Linus,
> On Thu, 2 Mar 2006, Michael Kerrisk wrote:
> > > >>>>>
> > > >>>>> That is, CLONE_FS, CLONE_FILES, and CLONE_VM *reverse* the
> > > >>>>> effects of the clone() flags of the same name, but CLONE_NEWNS
> > > >>>>> *has the same meaning* as the clone() flag of the same name.
>
> Well, if this is the only problem, who cares? CLONE_NEWNS itself is
> actually a reversal of clone flags: unlike the others, that tell to
> _share_ things that normally aren't shared across a fork(), CLONE_NEWNS
> does the opposite: it asks to unshare something that normally is shared.
>
> So the fact that it then acts not as a reversal when doing "unshare()"
> is
> actually consistent with the fact that it's a already a "unshare" event
> for clone() itself.
I care about this from an (kernel-userland) *interface* point
of view. I see a small but steady stream of unnecessarily
confusing interfaces going into the kernel-userland interface;
the problem is that no-one (or not enough people) seem to really
care about this.
The key point is this: if it looks like a duck, I expect it
to behave like a duck. When interfaces have the same name,
then users expect the interfaces to provide the same
behaviour. Now with unshare() we have the situation that
a set of flags with the same name reverses the
corresponding flags for clone(). From an interface design
point of view that might almost be okay. But one flag
breaks the pattern: CLONE_NEWNS, does the same thing in
both clone() and unshare().
Inflicting this sort of messiness on userland is a recipe
for programmer confusion, with bugs and security holes
in userland programs as the possible result. If you agree
that that is a possible result, then why not avoid the
possibility? It does not cost much to do so.
> > Do you have any further response on this point?
> > (There was none in your last message?)
>
> I personally don't think it's worth makign UNSHARE_NEWNS just because
> it's
> a flag that acts differently from the other CLONE_xxx flags.

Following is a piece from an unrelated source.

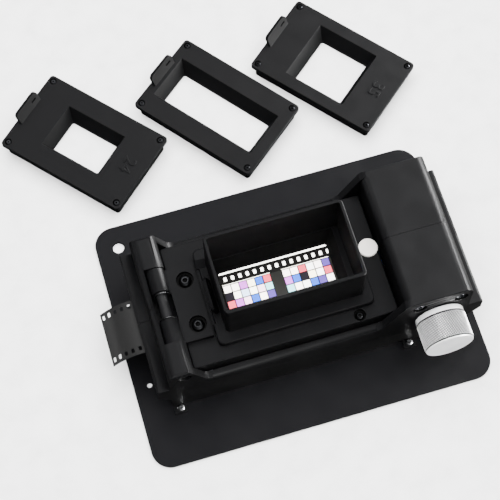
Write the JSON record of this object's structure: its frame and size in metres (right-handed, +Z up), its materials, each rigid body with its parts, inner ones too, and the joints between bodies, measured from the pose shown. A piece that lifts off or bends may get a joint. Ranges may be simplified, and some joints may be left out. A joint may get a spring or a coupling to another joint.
{
  "type": "film negative scanner",
  "caption": "Hand-wound film carrier for copying negatives with a camera: base plate, hinged lid with light hood, drop-in gates, film strip and winding knob.",
  "frame": {"origin": "on the optical axis of the fitted gate, at the underside of the base plate, which rests on the table", "axes": "+X along the film towards the knob's end, +Y across the film away from the knob, +Z up"},
  "size_m": [0.2799, 0.2872, 0.084],
  "materials": {
    "plate": "black anodised, satin",
    "housing": "black, fine matt texture",
    "lid": "black, satin",
    "hood": "black, satin",
    "gate": "black, fine matt texture",
    "leaf": "black, satin",
    "black_screw": "black oxide",
    "bright_screw": "zinc plated",
    "steel": "ground steel",
    "washer": "polished",
    "magnet": "nickel plated",
    "bush": "turned",
    "knob": "clear anodised, knurled",
    "tyre": "moulded",
    "roller": "white acetal",
    "tunnel": "white",
    "diffuser": "opal acrylic",
    "film": "colour slide film"
  },
  "bodies": {
    "carrier": {"base_plate": "plate", "housing_front": "housing", "housing_back": "housing", "foot_screws": "bright_screw", "block_screws": "black_screw", "film_bed": "housing", "diffuser": "diffuser", "light_tunnel": "tunnel", "tunnel_screws": "bright_screw", "bed_screws": "black_screw", "hinge_pin": "steel", "hinge_washers": "washer", "shaft_bushes": "bush", "pinch_axle": "steel", "latch_keeper": "steel"},
    "lid": {"lid_frame": "lid", "light_hood": "hood", "hood_screws": "black_screw", "hinge_leaf": "leaf", "leaf_screws": "black_screw", "lid_screws": "black_screw", "latch_magnet": "magnet", "gate_magnets": "magnet", "gate_mask": "gate", "gate_sill": "gate", "gate_screws": "black_screw"},
    "winder": {"knob": "knob", "knob_screw": "black_screw", "drive_shaft": "steel", "drive_tyres": "tyre", "shaft_collar": "steel"},
    "pinch": {"pinch_roller": "roller", "pinch_tyres": "tyre"},
    "film": {"film_strip": "film"},
    "spare_a": {"spare_a_mask": "gate", "spare_a_sill": "gate", "spare_a_screws": "black_screw"},
    "spare_b": {"spare_b_mask": "gate", "spare_b_sill": "gate", "spare_b_screws": "black_screw"},
    "spare_c": {"spare_c_mask": "gate", "spare_c_sill": "gate", "spare_c_screws": "black_screw"}
  },
  "joints": [
    {"name": "lid_hinge", "type": "hinge", "parent": "carrier", "child": "lid", "pos_m": [-0.0728, 0, 0.0532], "axis": [0, -1, 0], "range_deg": [0, 110]},
    {"name": "knob_turn", "type": "hinge", "parent": "carrier", "child": "winder", "pos_m": [0.086, 0, 0.04], "axis": [0, -1, 0], "range_deg": [-270, 208]},
    {"name": "pinch_turn", "type": "hinge", "parent": "carrier", "child": "pinch", "pos_m": [0.086, 0, 0.03], "axis": [0, -1, 0], "range_deg": [-262, 337]},
    {"name": "film_feed", "type": "slide", "parent": "carrier", "child": "film", "axis": [1, 0, 0], "range_m": [-0.026, 0.02]},
    {"name": "spare_a_lift", "type": "slide", "parent": "carrier", "child": "spare_a", "axis": [0, 0, 1], "range_m": [0, 0.06]},
    {"name": "spare_b_lift", "type": "slide", "parent": "carrier", "child": "spare_b", "axis": [0, 0, 1], "range_m": [0, 0.06]},
    {"name": "spare_c_lift", "type": "slide", "parent": "carrier", "child": "spare_c", "axis": [0, 0, 1], "range_m": [0, 0.06]}
  ],
  "couplings": [
    {"joint": "film_feed", "follows": "knob_turn", "m_per_rad": 0.0055},
    {"joint": "pinch_turn", "follows": "knob_turn", "ratio": -1.2222}
  ]
}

See my comments above. (And in case it wasn't clear, I meant
make a complete set of UNSHARE_* flags that mirror the
corresponding CLONE_* flags.)
> As to whether allow or not allow unknown unshare() flags, I don't think
> it's a huge deal either way. Right now we don't check the flags to
> "clone()" either, I think.
No checking in clone() was probably a mistake (now difficult
to rectify because it could break bad userland apps).
Is that past mistake a rationale for making the same
mistake in future interfaces? Without checks such as I've
described, the kernel is not providing ABI stability (i.e.,
if some bit that was meaningless in the past acquires a meaning
in later kernels, then (older) application behaviour arbitrarily
and unexpectedly changes. Why does that possibility not matter?
Making the change I suggest would help userland programmers.
What is the cost of making it? (i.e., is there some good reason
not to do it?)
Cheers,
Michael
--
Michael Kerrisk
maintainer of Linux man pages Sections 2, 3, 4, 5, and 7
Want to help with man page maintenance?
Grab the latest tarball at
ftp://ftp.win.tue.nl/pub/linux-local/manpages/,
read the HOWTOHELP file and grep the source
files for 'FIXME'.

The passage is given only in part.